Tuesday, November 1, 2011

IAS 12 Income taxes (part 1/2) - FFA/F7

In accounting, income tax is divided into current tax and deferred tax. Deferred tax is not examinable in FFA. Income tax expense is shown below profit before tax.

Current tax (FFA/F7)
Current tax payable is recognised as current liability (debit income tax expenses, credit current tax payable) and current tax recoverable (uncommon) is recognised as current asset. Since company estimates the current tax payable, there may be over or under-provision in prior year. When there is over-provision (credit balance in trial balance), we should debit over-provision, credit income tax expenses (Income statement). When there is under-provision (debit balance in trial balance), we debit income tax expenses (I/S), credit under-provision. Therefore, amount charged to income statement will be current tax payable + under-provision/- over-provision.

Deferred tax (F7)
Deferred tax is the future tax payable or receivable arising from temporary difference. Temporary difference = carrying value of asset/liability - tax base of asset/liability.
Tax base = amount valued for tax purposes. (For example, a machine is depreciated in accounting, but in tax company can claim capital allowance, so cost - depreciation = carrying value, cost - capital allowance = tax base).
You must be able to determine whether there is taxable temporary difference (this multiplies tax rate = deferred tax liability) or deductible temporary difference (this multiples tax rate = deferred tax asset).
A simple way is to arrange your formula of temporary difference like the above and then the temporary difference will be taxable when it is positive and deductible when it is negative.

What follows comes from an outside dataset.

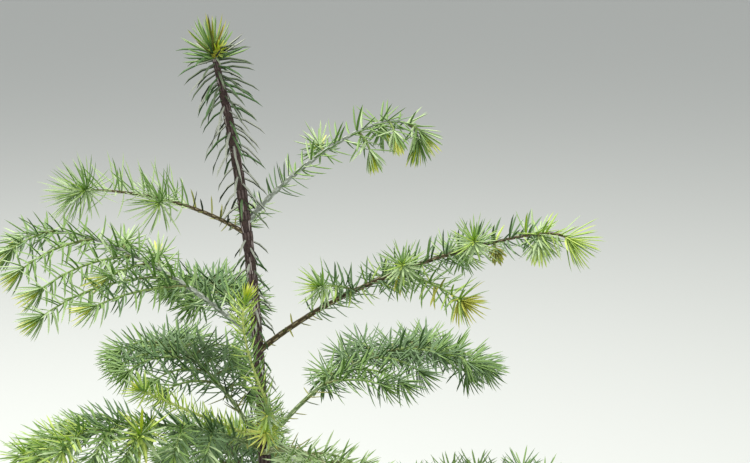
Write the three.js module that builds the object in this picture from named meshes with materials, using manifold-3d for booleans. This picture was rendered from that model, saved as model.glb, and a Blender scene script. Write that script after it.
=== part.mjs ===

Example: Carrying value of a machine is $300000 while its tax base is $350000, tax rate is 30%, determine the deferred tax.
Solution: Temporary difference = 300000 - 350000 = ($5000), ie. deductible temporary difference. (This is because in future the claim of capital allowance is more than depreciation, leading to future tax savings)
Deferred tax asset = 30% x 5000 = $1500, debit deferred tax asset (normally non-current asset), credit income tax expenses.

Deferred tax on revaluation (F7)
When an asset is revalued, the carrying value increases so there might be taxable temporary difference arising. In this case, because there is a revaluation reserve account, the deferred tax liability arising on revaluation surplus can be deducted from revaluation reserve, the remaining deferred tax liability is recorded as usual.

In FFA only current tax is examined. In F7 normally deferred tax liability will occur. The next part of this I will be dealing with those examinable in P2 only.